From sniffing out substances for the police, to helping those with a disability, and offering companionship to the elderly and veterans suffering from PTSD; dogs have a special bond with humans.
Of all these roles one of the most important, is the life-saving role that a search and rescue dog can offer; specifically avalanche dogs, who help rescue in snowy mountainous and treacherous conditions.
Here you can learn more about this special group of canines:
1 – Special breeds.
The World Canine Institution recognizes 339 different breeds of dog. Of these, only a selection have suitable characteristics for an avalanche function.
Avalanche dogs must be people friendly, have a great nose and be able to hunt for prey. Sadly, pug dogs aren’t ideal! But; Golden Retrievers, German Shepherds, Collies, St Bernards and Labradors all are, along with a number of cross-breed versions.
2 – Teach them young
As with all forms of training, the younger the dog learns, the better. Because of this, puppies can learn from about six months once their senses are developed and ready. Some organizations, such as Northstar Avalanche Rescue Dog train puppies from a young age.
3 – A year to qualify
It can take up to a year for an avalanche dog to graduate! But even once they are certified, they will need to keep their training up, along with repeated exposure, to ensure their skills remain up-to-date.
4 – The loveable St Bernard
The big, beautiful bounding St Bernard is one of the most famous rescue dogs thanks to popular TV shows from Swiss Miss and Topper, to kids’ cartoons. Often depicted carrying a big barrel of brandy to perk up rescued people, this isn’t quite the reality!

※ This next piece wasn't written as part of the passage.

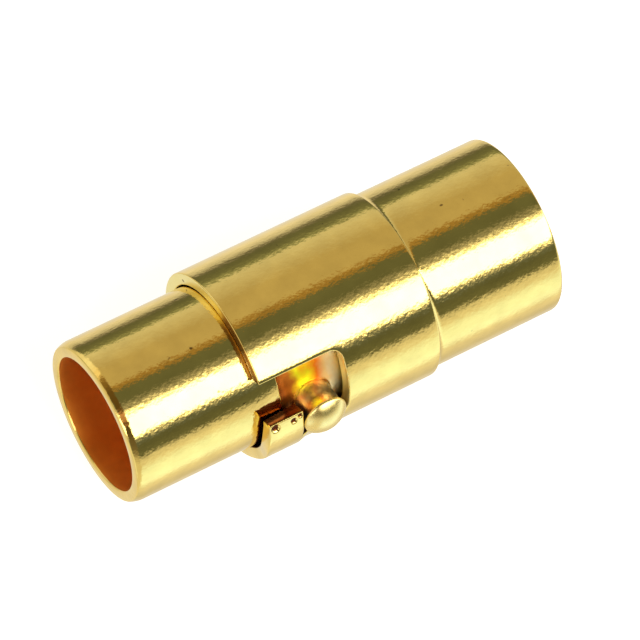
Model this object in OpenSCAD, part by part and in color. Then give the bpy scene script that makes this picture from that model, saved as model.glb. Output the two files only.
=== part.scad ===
// Locking magnetic tube clasp for a round cord, shown closed and locked.
// Millimetres, +Z up. The clasp lies on its side, its axis along X, the cord hole of the pin half at -X.
// Places along the clasp count from the collar's mouth, angles from the locked pin upwards.

/* [Cord] */
// Diameter of the cord holes in both halves
cord_hole_d = 5.0; // [4.6:0.05:5.2]

/* [Pin half] */
// Wall of the tube round its cord hole
tube_wall = 0.5; // [0.4:0.05:0.7]
// Length of the tube outside the collar
tube_out = 4.85; // [4:0.05:7]
// Length over which the tube keeps its full diameter inside the collar
tube_in = 0.83; // [0.6:0.01:1.0]
// Step in radius from the tube down to its nose
nose_step = 0.2; // [0.1:0.01:0.3]
// Metal left between the cord hole's floor and the nose's shoulder
tube_floor = 0.48; // [0.3:0.01:1.5]
// Metal left between the locking pin's hole and the magnet's pocket
nose_web = 0.25; // [0.15:0.01:0.6]

/* [Socket half] */
// Wall of the collar round the tube
collar_wall = 0.45; // [0.4:0.01:0.7]
// Length of the collar
collar_len = 6.9; // [6:0.05:9]
// Wall of the tail tube round its cord hole
tail_wall = 0.8; // [0.5:0.05:0.9]
// Length of the tail tube beyond the collar
tail_len = 5.15; // [4:0.05:7]
// Metal left between the magnet's pocket and the cord hole
tail_floor = 0.75; // [0.7:0.01:1.5]

/* [Bayonet slot] */
// Angle by which the pin turns from its locked place up to the leg, in degrees
twist_deg = 23.5; // [22:0.5:30]
// Length of the tab that holds the pin, from the mouth to the pocket
tab_len = 1.32; // [1.0:0.01:1.6]
// How far the locked pin can run on before it meets the pocket's end
pocket_play = 0.36; // [0.1:0.01:0.6]
// Radius of the slot's corners
slot_corner_r = 0.4; // [0.2:0.05:0.5]

/* [Staked tab] */
// Angle of the middle of the tab's swelling, in degrees
swell_deg = -8; // [-12:1:-4]
// How far the swelling runs to each side, in degrees
swell_half_deg = 42; // [30:1:50]
// How far the tab stands out from the collar
swell_out = 0.15; // [0.05:0.01:0.2]
// How far the tab swells past the mouth
swell_past = 0.2; // [0.1:0.01:0.3]
// Length over which the swelling dies away behind the tab
swell_run = 0.4; // [0.2:0.05:0.8]

/* [Locking pin] */
// Diameter of the pin
pin_d = 1.46; // [1.2:0.01:1.5]
// How far the pin's domed tip stands out from the collar
pin_proud = 0.6; // [0.4:0.05:0.9]
// Depth to which the pin sits in the nose
pin_depth = 1.3; // [0.8:0.05:1.8]
// Radius of the dome on the tip
pin_dome_r = 0.95; // [0.8:0.05:1.5]

/* [Magnets] */
// Diameter of the two magnets
magnet_d = 4.0; // [3:0.1:4.5]
// Thickness of each
magnet_t = 1.5; // [1:0.1:2]

/* [Fits and edges] */
// Running gap between the tube and the collar's bore, on each side
tube_fit = 0.05; // [0.03:0.01:0.09]
// Gap between the nose and the bottom of the collar's bore
nose_fit = 0.1; // [0.05:0.01:0.3]
// Gap between the locked pin and the sides of the pocket that it rests against
pin_fit = 0.06; // [0.04:0.01:0.1]
// Gap between the pin and each side of the leg
leg_fit = 0.085; // [0.06:0.005:0.15]
// Glue gap all round the pin's root and the magnets
glue_gap = 0.02; // [0.01:0.01:0.04]
// Rounding of the tube mouths and of the collar's mouth
rim_edge = 0.1; // [0.05:0.01:0.15]
// Rounding of the shoulders
shoulder_edge = 0.05; // [0.02:0.01:0.08]

/* [Hidden] */
$fn = 96;

gold = [0.84, 0.68, 0.30];
nickel = [0.72, 0.72, 0.70];

// Radii, from the cord outwards
cord_hole_r = cord_hole_d / 2;
tube_r = cord_hole_r + tube_wall;
nose_r = tube_r - nose_step;
bore_r = tube_r + tube_fit;
collar_r = bore_r + collar_wall;
tail_r = cord_hole_r + tail_wall;
pin_r = pin_d / 2;
magnet_pocket_r = magnet_d / 2 + glue_gap;

// Heights of the pin above the clasp's axis
pin_tip = collar_r + pin_proud;
pin_root = nose_r - pin_depth;

// Places along the clasp
pin_x = tab_len + pin_fit + pin_r;
pocket_end = pin_x + pin_r + pocket_play;
nose_pocket_x = pin_x + pin_r + glue_gap + nose_web;
nose_end = nose_pocket_x + glue_gap + magnet_t;
bore_end = nose_end + nose_fit;
socket_pocket_end = bore_end + magnet_t + glue_gap;
tube_hole_end = tube_in - tube_floor;
tail_hole_end = socket_pocket_end + tail_floor;
tail_end = collar_len + tail_len;

// The slot's cutter starts between the bore and the nose and ends outside the collar
cut_past = 1;
cut_low = (bore_r + nose_r) / 2;
cut_high = collar_r + cut_past;

// Straight stretches that make up each round corner of the slot
CORNER_STEPS = 6;

// Dents punched into the tab: place as a share of its length, angle, radius as a share of the collar's wall
DENT_X = 0;
DENT_DEG = 1;
DENT_R = 2;
dents = [[0.17, 5.5, 0.36], [0.73, 4.8, 0.27], [0.9, 6.4, 0.2]];

// The box of the closed clasp stands on the ground with its middle over the origin
clasp_place = [(tube_out - tail_end) / 2, (pin_tip - collar_r) / 2, collar_r];

// Turns an outline of [radius, distance along the clasp] round the clasp's axis
module turned(outline) {
    rotate([0, 90, 0]) rotate_extrude() polygon(outline);
}

// Puts what is drawn on Z at an angle above the locked pin, which points to -Y
module at_angle(deg) {
    rotate([-deg, 0, 0]) rotate([90, 0, 0]) children();
}

// A quarter circle of radius r round a centre, from a start angle upwards
function corner(centre, r, start) = [
    for (i = [0 : CORNER_STEPS])
        let (turn = start + i * 90 / CORNER_STEPS)
            centre + r * [cos(turn), sin(turn)]
];

// A rectangle from one corner to the other with its far corners, those at high x, rounded
function far_rounded(low, high, r) = concat(
    [[low[0], high[1]], low],
    corner([high[0] - r, low[1] + r], r, -90),
    corner([high[0] - r, high[1] - r], r, 0)
);

// Cuts an outline straight through the collar's wall at an angle above the locked pin
module wall_cut(deg, outline) {
    at_angle(deg) translate([0, 0, cut_low]) linear_extrude(cut_high - cut_low) polygon(outline);
}

// The L-shaped slot: the leg runs in from the mouth and the pocket turns down to the locked pin
module bayonet_slot() {
    leg_half = pin_r + leg_fit;
    pocket_top = collar_r * sin(twist_deg);
    wall_cut(twist_deg, far_rounded([-cut_past, -leg_half], [pocket_end, leg_half], slot_corner_r));
    wall_cut(0, far_rounded([tab_len, -pin_r - pin_fit], [pocket_end, pocket_top], slot_corner_r));
}

// The swelling of the staked tab: a round body set off the axis, so that it stands out from the collar
// in a crescent, and rounded off past the mouth
module swollen_tab() {
    out_r = collar_r + swell_out;
    off_axis = swell_out * (collar_r + out_r) / (2 * (out_r - collar_r * cos(swell_half_deg)));
    body_r = out_r - off_axis;
    past_half = collar_r * sin(swell_half_deg / 2);
    past_r = (past_half * past_half + swell_past * swell_past) / (2 * swell_past);
    difference() {
        intersection() {
            at_angle(swell_deg) translate([0, 0, off_axis]) rotate([-90, 0, 0]) turned([
                [0, -swell_past],
                [body_r, -swell_past],
                [body_r, tab_len],
                [body_r - swell_out, tab_len + swell_run],
                [0, tab_len + swell_run]
            ]);
            at_angle(swell_deg) translate([past_r - swell_past, 0, 0]) cylinder(h = cut_high, r = past_r);
        }
        rotate([0, 90, 0]) translate([0, 0, -cut_past]) cylinder(h = bore_end, r = bore_r);
    }
}

module tab_dents() {
    for (dent = dents)
        at_angle(dent[DENT_DEG]) translate([dent[DENT_X] * tab_len, 0, collar_r + swell_out])
            sphere(dent[DENT_R] * collar_wall);
}

module socket_half() {
    color(gold) translate(clasp_place) difference() {
        union() {
            turned([
                [0, socket_pocket_end],
                [magnet_pocket_r, socket_pocket_end],
                [magnet_pocket_r, bore_end],
                [bore_r, bore_end],
                [bore_r, 0],
                [collar_r - rim_edge, 0],
                [collar_r, rim_edge],
                [collar_r, collar_len - shoulder_edge],
                [collar_r - shoulder_edge, collar_len],
                [tail_r, collar_len],
                [tail_r, tail_end - rim_edge],
                [tail_r - rim_edge, tail_end],
                [cord_hole_r + rim_edge, tail_end],
                [cord_hole_r, tail_end - rim_edge],
                [cord_hole_r, tail_hole_end],
                [0, tail_hole_end]
            ]);
            swollen_tab();
        }
        bayonet_slot();
        tab_dents();
    }
}

module pin_half() {
    color(gold) translate(clasp_place) difference() {
        turned([
            [0, tube_hole_end],
            [cord_hole_r, tube_hole_end],
            [cord_hole_r, rim_edge - tube_out],
            [cord_hole_r + rim_edge, -tube_out],
            [tube_r - rim_edge, -tube_out],
            [tube_r, rim_edge - tube_out],
            [tube_r, tube_in - shoulder_edge],
            [tube_r - shoulder_edge, tube_in],
            [nose_r, tube_in],
            [nose_r, nose_end - shoulder_edge],
            [nose_r - shoulder_edge, nose_end],
            [magnet_pocket_r, nose_end],
            [magnet_pocket_r, nose_pocket_x],
            [0, nose_pocket_x]
        ]);
        at_angle(0) translate([pin_x, 0, pin_root - glue_gap]) cylinder(h = cut_high, r = pin_r + glue_gap);
    }
}

module locking_pin() {
    dome_foot = pin_tip - pin_dome_r;
    color(gold) translate(clasp_place) at_angle(0) translate([pin_x, 0, 0]) intersection() {
        translate([0, 0, pin_root]) cylinder(h = pin_tip - pin_root, r = pin_r);
        union() {
            translate([0, 0, dome_foot]) sphere(pin_dome_r);
            cylinder(h = dome_foot, r = pin_dome_r);
        }
    }
}

// A magnet whose near face is at a distance from the collar's mouth
module magnet(near_x) {
    color(nickel) translate(clasp_place) translate([near_x, 0, 0]) rotate([0, 90, 0])
        cylinder(h = magnet_t, d = magnet_d);
}

module nose_magnet() {
    magnet(nose_end - magnet_t);
}

module socket_magnet() {
    magnet(bore_end);
}

socket_half();
pin_half();
locking_pin();
nose_magnet();
socket_magnet();
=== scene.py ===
"""Locking magnetic tube clasp for a round cord, closed and locked, lying on a pale floor."""
import math

import bmesh
import bpy
from mathutils import Euler, Matrix, Vector


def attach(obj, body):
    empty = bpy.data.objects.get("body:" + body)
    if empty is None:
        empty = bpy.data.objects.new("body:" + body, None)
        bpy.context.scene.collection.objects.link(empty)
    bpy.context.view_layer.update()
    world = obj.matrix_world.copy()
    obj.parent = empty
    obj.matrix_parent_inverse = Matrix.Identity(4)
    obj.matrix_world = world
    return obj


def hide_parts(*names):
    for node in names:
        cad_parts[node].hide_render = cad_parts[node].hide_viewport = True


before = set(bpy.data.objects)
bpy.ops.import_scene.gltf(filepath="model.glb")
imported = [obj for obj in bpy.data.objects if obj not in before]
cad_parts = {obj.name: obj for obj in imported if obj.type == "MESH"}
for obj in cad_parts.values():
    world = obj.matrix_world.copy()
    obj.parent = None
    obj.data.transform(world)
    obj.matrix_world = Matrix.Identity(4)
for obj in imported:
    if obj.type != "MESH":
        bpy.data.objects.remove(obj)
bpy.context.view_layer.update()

# The pin half: one turned brass piece, gold plated. Its tube has a blind hole for the cord, and its
# slimmer nose runs in the socket half's collar. Lengths are in millimetres, and places along the clasp
# count from the collar's mouth.

# The clasp's axis at the collar's mouth lies here in the frame, which is in metres
CLASP_PLACE = Matrix.Translation((-0.0036, 0.0003, 0.0035)) @ Matrix.Scale(0.001, 4)

CORD_HOLE_R = 2.5
TUBE_WALL = 0.5
TUBE_R = CORD_HOLE_R + TUBE_WALL
TUBE_START = -4.85
TUBE_STEP = 0.83
TUBE_FLOOR = 0.48
CORD_HOLE_FLOOR = TUBE_STEP - TUBE_FLOOR
NOSE_STEP = 0.2
NOSE_R = TUBE_R - NOSE_STEP
PIN_X = 2.11
PIN_R = 0.73
PIN_ROOT = 1.5
MAGNET_R = 2.0
MAGNET_LEN = 1.5

# The pin and the magnets are glued in with a gap all round, and a web is left between pin and magnet
GLUE_GAP = 0.02
NOSE_WEB = 0.25
MAGNET_POCKET_R = MAGNET_R + GLUE_GAP
NOSE_POCKET_FLOOR = PIN_X + PIN_R + GLUE_GAP + NOSE_WEB
NOSE_END = NOSE_POCKET_FLOOR + GLUE_GAP + MAGNET_LEN

# Straight stretches that a turned piece has round its axis
TURNING_STEPS = 144

# Distance within which two places count as the same
NEAR = 0.01


def turned(corners):
    """Turns a chain of corners round the clasp's axis. Each corner has its place along the clasp, its
    radius, and how long the mesh's rows may be on the stretch that follows it. The last corner has no
    such stretch, and its row isn't used."""
    bm = bmesh.new()
    verts = [bm.verts.new((x, -r, 0)) for x, r, row in corners]
    edges = [bm.edges.new(pair) for pair in zip(verts, verts[1:])]
    for edge, (x, r, row) in zip(edges, corners):
        cuts = math.ceil(edge.calc_length() / row) - 1
        if cuts > 0:
            bmesh.ops.subdivide_edges(bm, edges=[edge], cuts=cuts)
    bmesh.ops.spin(bm, geom=bm.verts[:] + bm.edges[:], cent=(0, 0, 0), axis=(1, 0, 0),
                   angle=2 * math.pi, steps=TURNING_STEPS, use_merge=True)
    bmesh.ops.remove_doubles(bm, verts=bm.verts[:], dist=0.001)
    bmesh.ops.recalc_face_normals(bm, faces=bm.faces[:])
    return bm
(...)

5 – Quicker than broadband?!
In a world filled with modern technology, you might expect a different kind of solution to avalanches. However, rescue dogs have proven time and again, to be the quickest and most effective way of seeking out people in times of distress.
In avalanche rescues, where speed is of the essence, avalanche dogs remain the quickest way to locate people. This is essential when you consider that the chances of survival diminish after 30 minutes.
6 – Search and rescue
Trained up for a number of services, search and rescue dogs, as well as avalanche dogs can help in a number of life-saving situations. From natural disasters from earthquakes and mudslides, to fires.
7 – Becoming a handler
Dog handlers must undergo extensive training to be qualified to handle avalanche dogs. This dedication requires spending time in mocked up avalanche situations, to put you through the paces. Once qualified, there’s no resting on your laurels. Rescue teams often camp out overnight, and need to be hardy to the cold weather!
8 – A nose for it
Dogs have a dazzling sense of smell, made up of some 300 million receptors in their noses, compared to our mere six million! Because of this, avalanche dogs can usually pick up human scent 2-4 meters below the snow pact.
Handlers will often provide them with similar odors or clothes possessed by the missing person, in order to help track them down.
9 – Fat packed diets
Preparing them for their vital and all-encompassing jobs they perform, avalanche dogs start the day with a sturdy breakfast packed full of fats to set them up for the day.
10 – Newfoundland dogs
And finally, while not commonly used in avalanche situations, Newfoundland dogs have been found to particularly excel in water rescue situations owing to their build, webbed feet and thick double coat.